DIRECTIONS:
Find the line containing "for node in" and copy it exactly, along with every line after it up to and including the line containing "obj.matrix_world = Matrix.Identity(4)". Copy nothing else.

(Source data)
*-*-*
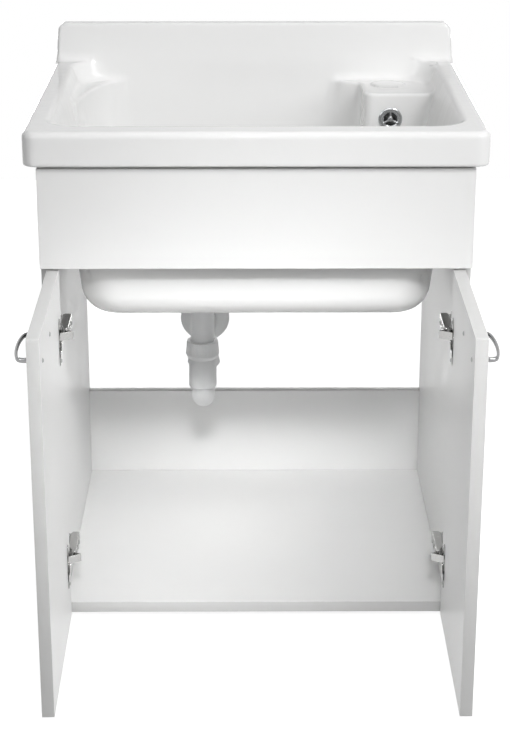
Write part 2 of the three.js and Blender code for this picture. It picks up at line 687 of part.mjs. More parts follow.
// A screw whose head's underside is at 'seat' behind the door's face, pointing to the outside.
function screw(side, radius, headHeight, inward, seat, length, z) {
  const shank = solid(throughDoor(side, radius, inward, seat - length, seat + headHeight, z, 8));
  const head = solid(throughDoor(side, screwHeadRadius, inward, seat, seat + headHeight, z, 12));
  const slot = new THREE.BoxGeometry(screwHeadRadius * 1.2, headHeight, screwSlot);
  const middle = [side * (pivot[0] - inward), seat + headHeight * 1.1 - pivot[1], z];
  const cross = slot.clone().rotateY(Math.PI / 2).translate(...middle);
  slot.translate(...middle);
  return geometryOf(shank.add(head).subtract(solid(slot)).subtract(solid(cross)));
}

// Bow handle: posts at the screws, joined by a flat bar that swells away from the door.
function bowHandle(side) {
  const z = base + handleHeight;
  const [start, end] = handlePlaces;
  const [near, far] = [seatGap, handleProjection - handleThickness / 2];
  const x = (inward) => side * (pivot[0] - inward);
  const y = (out) => -out - pivot[1];
  const path = new THREE.CatmullRomCurve3([[start + 1, near + 4], [start - 4, far * 0.6],
    [start - 16, far * 0.9], [(start + end) / 2, far], [end + 16, far * 0.9], [end + 4, far * 0.6],
    [end - 1, near + 4]].map(([inward, out]) => new THREE.Vector3(x(inward), y(out), z)));
  const section = new THREE.Shape().absellipse(0, 0, handleWidth / 2, handleThickness / 2, 0, 2 * Math.PI);
  let handle = solid(sweptFlat(path, section.getPoints(4).slice(0, -1), 16));
  const postTop = -near - handlePostLength;
  for (const inward of handlePlaces) {
    handle = handle.add(solid(throughDoor(side, handlePostRadius, inward, postTop, -near, z, 12)));
  }
  for (const inward of handlePlaces) {
    const bore = throughDoor(side, handleScrewRadius + screwClearance, inward, postTop + 1, 1, z, 8);
    handle = handle.subtract(solid(bore));
  }
  return geometryOf(handle);
}

// A section carried along a path that lies in a level plane, its first axis kept upright.
function sweptFlat(path, section, steps) {
  const rings = [];
  for (let i = 0; i <= steps; i++) {
    const point = path.getPointAt(i / steps);
    const along = path.getTangentAt(i / steps);
    rings.push(section.map(({ x: up, y: across }) => (
      [point.x - along.y * across, point.y + along.x * across, point.z + up])));
  }
  return loft(rings);
}

// Mounting plate on the side panel: a bar with two screwed wings.
function mountingPlate(side, height) {
  const [front, rear] = [carcassFront + plateSetback, carcassFront + plateSetback + plateLength];
  const wingMiddle = carcassFront + plateWingSetback;
  const face = board + seatGap;
  const slab = (thickness, y0, y1, half) => solid(block(side * (halfWidth - face),
    side * (halfWidth - face - thickness), y0, y1, height - half, height + half));
  const [wingFront, wingRear] = [wingMiddle - plateWingWidth / 2, wingMiddle + plateWingWidth / 2];
  let plate = slab(plateThickness, front, rear, plateWidth / 2);
  plate = plate.add(slab(plateWingThickness, wingFront, wingRear, plateWingSpan / 2));
  for (const way of [-1, 1]) {
    const headTop = face + plateWingThickness + plateScrewHeight;
    const head = disc(plateScrewHead, face + 1, headTop, 12).rotateY(Math.PI / 2);
    if (side > 0) head.rotateZ(Math.PI);
    head.translate(side * halfWidth, wingMiddle, height + way * (plateWingSpan / 2 - plateScrewFromTip));
    plate = plate.add(solid(head));
  }
  return geometryOf(plate);
}

// Arm: a folded steel channel whose two cheeks reach into the open and hold the link's pin.
function hingeArm(side, height) {
  const low = board + 2 * seatGap + plateThickness;
  const high = low + armHeight;
  const rear = carcassFront + plateSetback + plateLength + armPastPlate;
  const nose = nosePin;
  const shape = (points) => outline(points.map(([inward, back]) => [side * (halfWidth - inward), back]));
  const arc = [];
  for (let i = 0; i <= 8; i++) {
    const angle = -i / 8 * Math.PI;
    arc.push([nose[0] + armNoseRadius * Math.cos(angle), nose[1] + armNoseRadius * Math.sin(angle)]);
  }
  const cheek = [[low + 3, rear], [high, rear], [high, nose[1] + 9], ...arc,
    [nose[0] - armNoseRadius, carcassFront + 2], [low, carcassFront + plateSetback + 2], [low, rear - 5]];
  const half = armWidth / 2;
  let arm = solid(raised(shape(cheek), height - half, height + half));
  // The channel is hollow under its top sheet, and open right through at the nose.
  const opening = nose[1] + armNoseOpening;
  const noseHollow = [[low - 1, nose[1] - 6], [high + 1, nose[1] - 6], [high + 1, opening], [low - 1, opening]];
  const hollow = [[low - 1, opening - 1], [high - armSheet, opening - 1], [high - armSheet, rear + 1],
    [low - 1, rear + 1]];
  for (const cut of [noseHollow, hollow]) {
    arm = arm.subtract(solid(raised(shape(cut), height - half + armSheet, height + half - armSheet)));
  }
  const pin = disc(nosePinRadius, height - half + 1, height + half - 1, 12);
  pin.translate(side * (halfWidth - nose[0]), nose[1], 0);
  const screwHole = armScrewPart(side, height, armScrewRadius + screwClearance, board, 60);
  return geometryOf(arm.add(solid(pin)).subtract(screwHole));
}

function armScrewPart(side, height, radius, from, to) {
  const bar = disc(radius, from, to, 12).rotateY(Math.PI / 2);
  if (side > 0) bar.rotateZ(Math.PI);
  return solid(bar.translate(side * halfWidth, carcassFront + armScrewSetback, height));
}

function armScrew(side, height) {
  const low = board + 2 * seatGap + plateThickness;
  const top = low + armHeight;
  const shank = armScrewPart(side, height, armScrewRadius, low, top + 1);
  const head = armScrewPart(side, height, armScrewHead, top + seatGap, top + seatGap + armScrewHeight);
  return geometryOf(shank.add(head));
}

// Link: a bent steel strap between the arm's pin and the cup, drawn with the door closed.
function hingeLink(side, height) {
  const turn = -(1 + linkRatio()) * Math.PI / 2;
  const openPin = [pivot[0] - (nosePin[1] - pivot[1]), pivot[1] + (nosePin[0] - pivot[0])];
  const elbow = [linkElbow[0] - openPin[0], linkElbow[1] - openPin[1]];
  const bend = [nosePin[0] + elbow[0] * Math.cos(turn) - elbow[1] * Math.sin(turn),
    nosePin[1] + elbow[0] * Math.sin(turn) + elbow[1] * Math.cos(turn)];
  const half = armWidth / 2 - armSheet - seatGap;
  const [bottom, top] = [height - half, height + half];
  const strap = (from, to) => {
    const [dx, dy] = [to[0] - from[0], to[1] - from[1]];
    const length = Math.hypot(dx, dy);
    const [nx, ny] = [-dy / length * linkThickness / 2, dx / length * linkThickness / 2];
    const corners = [[from[0] + nx, from[1] + ny], [to[0] + nx, to[1] + ny], [to[0] - nx, to[1] - ny],
      [from[0] - nx, from[1] - ny]];
    return solid(planPiece(side, corners, nosePin, bottom, top));
  };
  const eye = (place, radius, segments) => solid(disc(radius, bottom, top, segments)
    .translate(side * (nosePin[0] - place[0]), place[1] - nosePin[1], 0));
  let link = strap(nosePin, bend).add(strap(bend, linkPin)).add(eye(nosePin, linkEye, 16));
  link = link.add(eye(bend, linkThickness / 2, 10)).add(eye(linkPin, linkKnuckle, 12));
  return geometryOf(link.subtract(solid(disc(nosePinRadius + pinClearance, bottom - 1, top + 1, 12))));
}

function addDoor(side) {
  const name = sideName(side);
  const turn = THREE.MathUtils.degToRad(openingAngle);
  const door = new THREE.Group();
  door.position.set(side * (halfWidth - pivot[0]), pivot[1], 0);
  door.rotation.z = side * turn;
  const links = new THREE.Group();
  links.position.set(side * (halfWidth - nosePin[0]), nosePin[1], 0);
  links.rotation.z = -side * turn * linkRatio();
  cabinet.add(door, links);
  place(door, `door_${name}`, doorBoard(side), laminate);
  place(door, `handle_${name}`, bowHandle(side), chrome);
  handlePlaces.forEach((inward, i) => {
    const seat = board + seatGap;
    const length = board + handleScrewBite;
    const handleScrew = screw(side, handleScrewRadius, 1.6, inward, seat, length, base + handleHeight);
    place(door, `handle_screw_${name}_${i === 0 ? 'outer' : 'inner'}`, handleScrew, steel);
  });
  for (const [level, height] of hingeHeights) {
    place(door, `hinge_cup_${name}_${level}`, hingeCup(side, height), steel);
    cupScrewPlaces(height).forEach(([inward, z], i) => {
      const seat = board + 2 * seatGap + flangeThickness;
      const cupScrew = screw(side, smallScrewRadius, 1.4, inward, seat, cupScrewLength, z);
      place(door, `cup_screw_${name}_${level}_${i === 0 ? 'low' : 'high'}`, cupScrew, steel);
    });
    place(links, `hinge_link_${name}_${level}`, hingeLink(side, height), steel);
    place(cabinet, `hinge_plate_${name}_${level}`, mountingPlate(side, height), steel);
    place(cabinet, `hinge_arm_${name}_${level}`, hingeArm(side, height), steel);
    place(cabinet, `arm_screw_${name}_${level}`, armScrew(side, height), steel);
  }
}

addCarcass();
addFeet();
addSink();
addOverflowRosette();
addWaste();
addTrap();
addDoor(-1);
addDoor(1);

// The origin is under the middle of the whole piece, on the floor, with the doors open.
const box = new THREE.Box3().setFromObject(cabinet, true);
cabinet.position.set(0, -(box.min.y + box.max.y) / 2, 0);

export default cabinet;
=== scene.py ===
import math

import bpy
import numpy as np
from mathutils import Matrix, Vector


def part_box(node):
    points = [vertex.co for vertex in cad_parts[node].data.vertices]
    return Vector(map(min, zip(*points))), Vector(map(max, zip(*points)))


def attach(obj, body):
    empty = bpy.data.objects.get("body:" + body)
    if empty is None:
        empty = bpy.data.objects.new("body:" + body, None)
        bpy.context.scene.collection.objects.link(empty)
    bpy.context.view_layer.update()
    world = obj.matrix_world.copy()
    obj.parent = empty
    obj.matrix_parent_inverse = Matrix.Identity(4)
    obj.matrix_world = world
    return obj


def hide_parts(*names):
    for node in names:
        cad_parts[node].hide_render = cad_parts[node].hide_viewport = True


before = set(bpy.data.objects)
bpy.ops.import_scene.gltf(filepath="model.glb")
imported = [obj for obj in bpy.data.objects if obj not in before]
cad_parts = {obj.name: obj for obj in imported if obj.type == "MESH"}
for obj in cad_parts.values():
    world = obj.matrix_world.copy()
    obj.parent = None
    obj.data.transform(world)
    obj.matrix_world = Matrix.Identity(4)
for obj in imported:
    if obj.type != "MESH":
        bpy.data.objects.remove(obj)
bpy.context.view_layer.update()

# ---- camera ----
# A long lens in front of the cabinet and a little above it, as a catalogue photographer stands.
scene = bpy.context.scene
scene.view_settings.view_transform = "Standard"
lens = bpy.data.cameras.new("catalogue_lens")
lens.sensor_width = 36
lens.lens = 90.48
lens.clip_end = 60
camera = bpy.data.objects.new("camera", lens)
camera.location = (-0.0131, -2.4764, 1.2408)
camera.rotation_euler = (math.radians(90 - 20.18), 0, math.radians(-0.28))
scene.collection.objects.link(camera)
scene.camera = camera

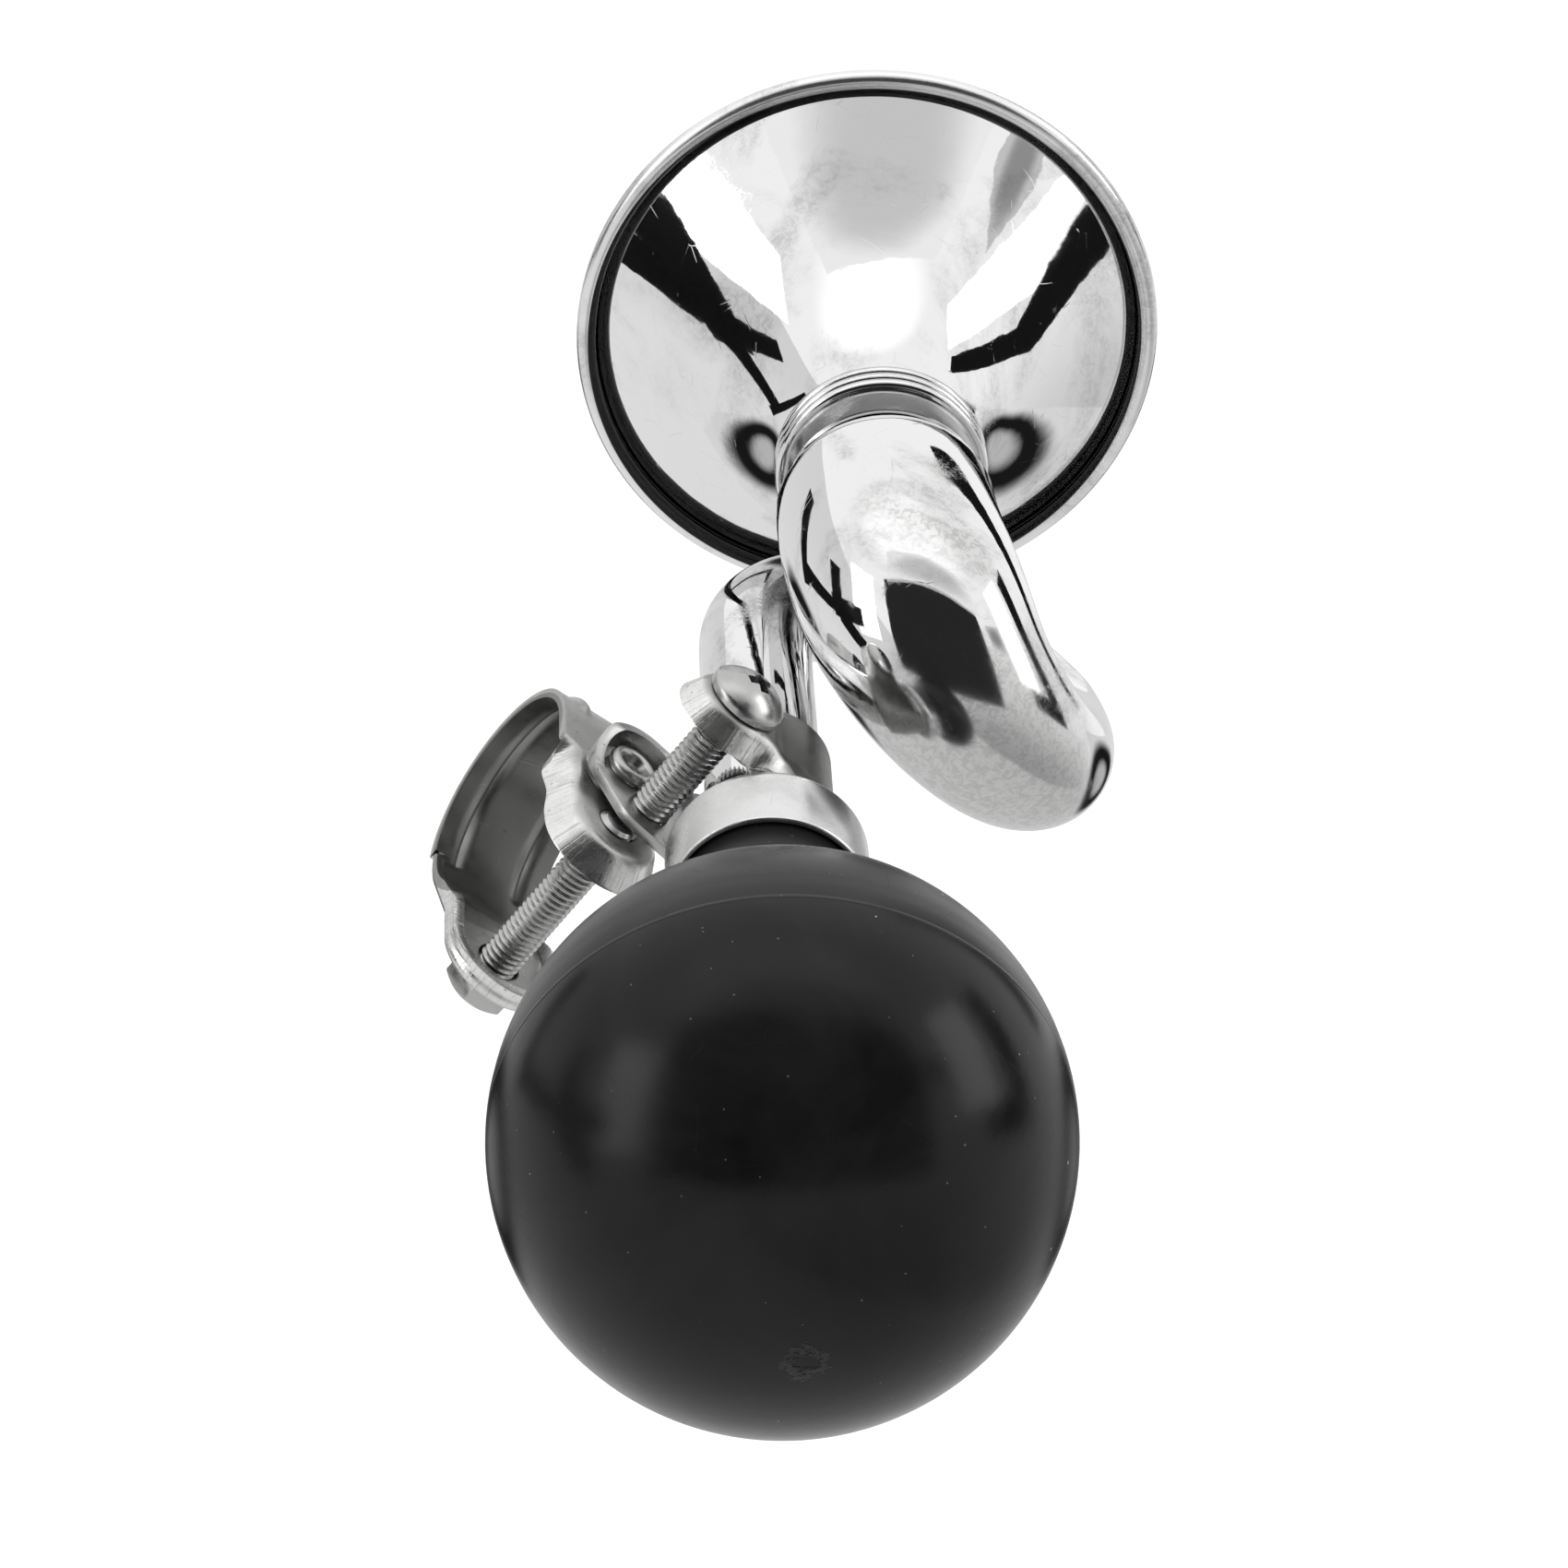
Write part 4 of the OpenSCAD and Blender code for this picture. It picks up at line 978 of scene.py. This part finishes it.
dress(make_band(), "bar_clamp", "handlebar_band", SHEET_ZINC)
dress(make_strap(), "tube_clamp", "tube_clamp", SHEET_ZINC)
dress(make_arm(), "tube_clamp", "tube_clamp", ZINC)


# Pieces that keep their CAD mesh

def paint(node, finish):
    """Gives a CAD piece its finish."""
    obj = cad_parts[node]
    obj.data.materials.clear()
    obj.data.materials.append(finish)


# The swivel washer is painted near black as painted shade in the gap between the band and the arm
paint("swivel_washer", WASHER_SHADE)
for brass_piece in ("bulb_nipple", "reed_plug", "reed_shallot", "reed_tongue", "reed_clip"):
    paint(brass_piece, BRASS)


# Floor and light

CENTRE = Vector((0.015, 0.0, 0.045))
FLOOR_Z = -0.75
CARD_FAR, CARD_NEAR, LAMP_FAR = 0.8, 0.22, 0.9


def towards(azimuth, elevation):
    """Direction from the horn, in degrees round from the camera to its right and up."""
    az, el = math.radians(azimuth), math.radians(elevation)
    flat = BACK * math.cos(az) + RIGHT * math.sin(az)
    return flat * math.cos(el) + UP * math.sin(el)


def make_floor():
    """Pale floor well below the horn."""
    bm = bmesh.new()
    bmesh.ops.create_grid(bm, x_segments=1, y_segments=1, size=6.0)
    mesh = bpy.data.meshes.new("floor")
    bm.to_mesh(mesh)
    bm.free()
    floor = bpy.data.objects.new("floor", mesh)
    floor.location = (0, 0, FLOOR_Z)
    bpy.context.scene.collection.objects.link(floor)
    mat = bpy.data.materials.new("floor_white")
    mat.use_nodes = True
    n = Nodes(mat.node_tree)
    shader = mat.node_tree.nodes["Principled BSDF"]
    shader.inputs["Base Color"].default_value = grey(0.75)
    shader.inputs["Roughness"].default_value = 0.9
    shader.inputs["Specular IOR Level"].default_value = 0.0
    path = n.add("ShaderNodeLightPath")
    glow = n.add("ShaderNodeEmission", {"Color": (1, 1, 1, 1),
                 "Strength": n.times(path.outputs["Is Camera Ray"], 0.4)})
    both = n.add("ShaderNodeAddShader", {0: shader.outputs[0], 1: glow.outputs[0]})
    out = mat.node_tree.nodes["Material Output"]
    n.tree.links.new(both.outputs[0], out.inputs["Surface"])
    floor.data.materials.append(mat)


def card_tone(n, centre, sides, tone, rim_tone, hollow):
    """A card's tone, fading to rim_tone outwards and to hollow inwards where these are given."""
    if rim_tone is None:
        return grey(tone)
    place = n.add("ShaderNodeTexCoord").outputs["Object"]
    off = n.add("ShaderNodeVectorMath", {0: place, 1: centre}, operation="SUBTRACT").outputs[0]
    parts = []
    for side in sides:
        scaled = side * (2 / side.length_squared)
        dot = n.add("ShaderNodeVectorMath", {0: off, 1: scaled}, operation="DOT_PRODUCT")
        parts.append(n.math("POWER", n.math("ABSOLUTE", dot.outputs["Value"]), 2.0))
    reach = n.math("ADD", parts[0], parts[1])
    colour = grey(tone)
    if hollow is not None:
        colour = n.mix(n.ramp(reach, 0.05, 0.3), grey(hollow), colour)
    return n.mix(n.ramp(reach, 0.1 if hollow is None else 0.5, 1.0), colour, grey(rim_tone))


def put_card(name, centre, across, rise, tone, rim_tone=None, hollow=None):
    """A glowing or dark card that shows only in reflections."""
    bm = bmesh.new()
    bmesh.ops.create_grid(bm, x_segments=1, y_segments=1, size=0.5)
    turn = Matrix((across, rise, across.cross(rise).normalized())).transposed().to_4x4()
    bmesh.ops.transform(bm, matrix=Matrix.Translation(centre) @ turn, verts=bm.verts)
    mesh = bpy.data.meshes.new(name)
    bm.to_mesh(mesh)
    bm.free()
    card = bpy.data.objects.new(name, mesh)
    bpy.context.scene.collection.objects.link(card)
    mat = bpy.data.materials.new(name)
    mat.use_nodes = True
    mat.node_tree.nodes.clear()
    n = Nodes(mat.node_tree)
    colour = card_tone(n, centre, (across, rise), tone, rim_tone, hollow)
    glow = n.add("ShaderNodeEmission", {"Color": colour, "Strength": 1.0})
    end = n.add("ShaderNodeOutputMaterial")
    n.tree.links.new(glow.outputs[0], end.inputs["Surface"])
    mesh.materials.append(mat)
    card.visible_camera = False
    card.visible_diffuse = False
    card.visible_shadow = False


def make_card(name, azimuth, elevation, width, height, tone, rim_tone=None, hollow=None, roll=0):
    """A card given by its direction from the horn and its width and height in degrees."""
    out = towards(azimuth, elevation)
    level = UP.cross(out).normalized()
    rise = out.cross(level)
    turn = Matrix.Rotation(math.radians(roll), 3, out)
    across, tall = [2 * CARD_FAR * math.tan(math.radians(a / 2)) for a in (width, height)]
    put_card(name, CENTRE + out * CARD_FAR, turn @ level * across, turn @ rise * tall,
             tone, rim_tone, hollow)


def front_card(name, left, right, bottom, top, tone, rim_tone=None):
    """A card across the view, given by its edges in metres from the horn's centre."""
    centre = CENTRE + RIGHT * (left + right) / 2 + UP * (bottom + top) / 2 + BACK * CARD_NEAR
    put_card(name, centre, RIGHT * (right - left), UP * (top - bottom), tone, rim_tone)


def make_world():
    """White studio: plain white to the camera, and greyer low down in reflections."""
    world = bpy.data.worlds.new("studio")
    bpy.context.scene.world = world
    world.use_nodes = True
    world.node_tree.nodes.clear()
    n = Nodes(world.node_tree)
    path = n.add("ShaderNodeLightPath")
    seen = n.add("ShaderNodeBackground", {"Color": (1, 1, 1, 1), "Strength": 1.0})
    direction = n.add("ShaderNodeTexCoord").outputs["Generated"]
    height = n.add("ShaderNodeVectorMath", {0: direction, 1: UP}, operation="DOT_PRODUCT")
    level = n.ramp(height.outputs["Value"], -0.8, 0.2, 0.45, 1.0)
    lit = n.add("ShaderNodeBackground", {"Color": (1, 1, 1, 1), "Strength": level})
    both = n.add("ShaderNodeMixShader", {0: path.outputs["Is Camera Ray"], 1: lit.outputs[0],
                 2: seen.outputs[0]})
    out = n.add("ShaderNodeOutputWorld")
    n.tree.links.new(both.outputs[0], out.inputs["Surface"])


def lamp(name, azimuth, elevation, width, height, power, mirrored=True):
    """A soft rectangular lamp aimed at the horn."""
    data = bpy.data.lights.new(name, "AREA")
    data.shape = "RECTANGLE"
    data.size = width
    data.size_y = height
    data.energy = power
    obj = bpy.data.objects.new(name, data)
    out = towards(azimuth, elevation)
    level = UP.cross(out).normalized()
    turn = Matrix((level, out.cross(level), out)).transposed()
    obj.location = CENTRE + out * LAMP_FAR
    obj.rotation_mode = "QUATERNION"
    obj.rotation_quaternion = turn.to_quaternion()
    obj.visible_glossy = mirrored
    bpy.context.scene.collection.objects.link(obj)


DARK = 0.008

make_floor()
make_world()
lamp("left_soft", -62, 12, 0.3, 0.55, 1.0)
lamp("right_soft", 80, 22, 0.3, 0.5, 0.9)
lamp("top_soft", 0, 62, 0.6, 0.6, 2.0, mirrored=False)
front_card("camera_side", -0.19, 0.234, -0.09, 0.175, 0.02)
front_card("above_camera", -0.17, 0.27, 0.165, 0.31, 0.62, 0.95)
make_card("top_glow", -6, 64, 80, 50, 1.3, 1.0)
make_card("left_strip", -80, 3, 28, 10, DARK)
make_card("left_post", -88, 14, 9, 15, DARK)
make_card("left_far_strip", -106, 5, 34, 6, DARK, roll=-10)
make_card("left_far_post", -122, 17, 7, 28, DARK)
make_card("left_low_strip", -80, -6, 20, 9, DARK, roll=-40)
make_card("left_behind", -146, -10, 44, 28, 0.01, 0.75, hollow=0.5)
make_card("right_strip", 94, 2, 28, 9, DARK)
make_card("right_post", 103, 19, 11, 32, DARK)
make_card("right_far_post", 137, 32, 9, 44, DARK)
make_card("right_behind", 149, -10, 36, 28, 0.01, 0.75, hollow=0.5)
make_card("right_stand", 60, 21, 13, 8, 0.3, 0.6)

bpy.context.scene.view_settings.view_transform = "Standard"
*-*-*
SOLUTION TO THIS PROBLEM:
    for node in names:
        cad_parts[node].hide_render = cad_parts[node].hide_viewport = True


before = set(bpy.data.objects)
bpy.ops.import_scene.gltf(filepath="model.glb")
imported = [obj for obj in bpy.data.objects if obj not in before]
cad_parts = {obj.name: obj for obj in imported if obj.type == "MESH"}
for obj in cad_parts.values():
    world = obj.matrix_world.copy()
    obj.parent = None
    obj.data.transform(world)
    obj.matrix_world = Matrix.Identity(4)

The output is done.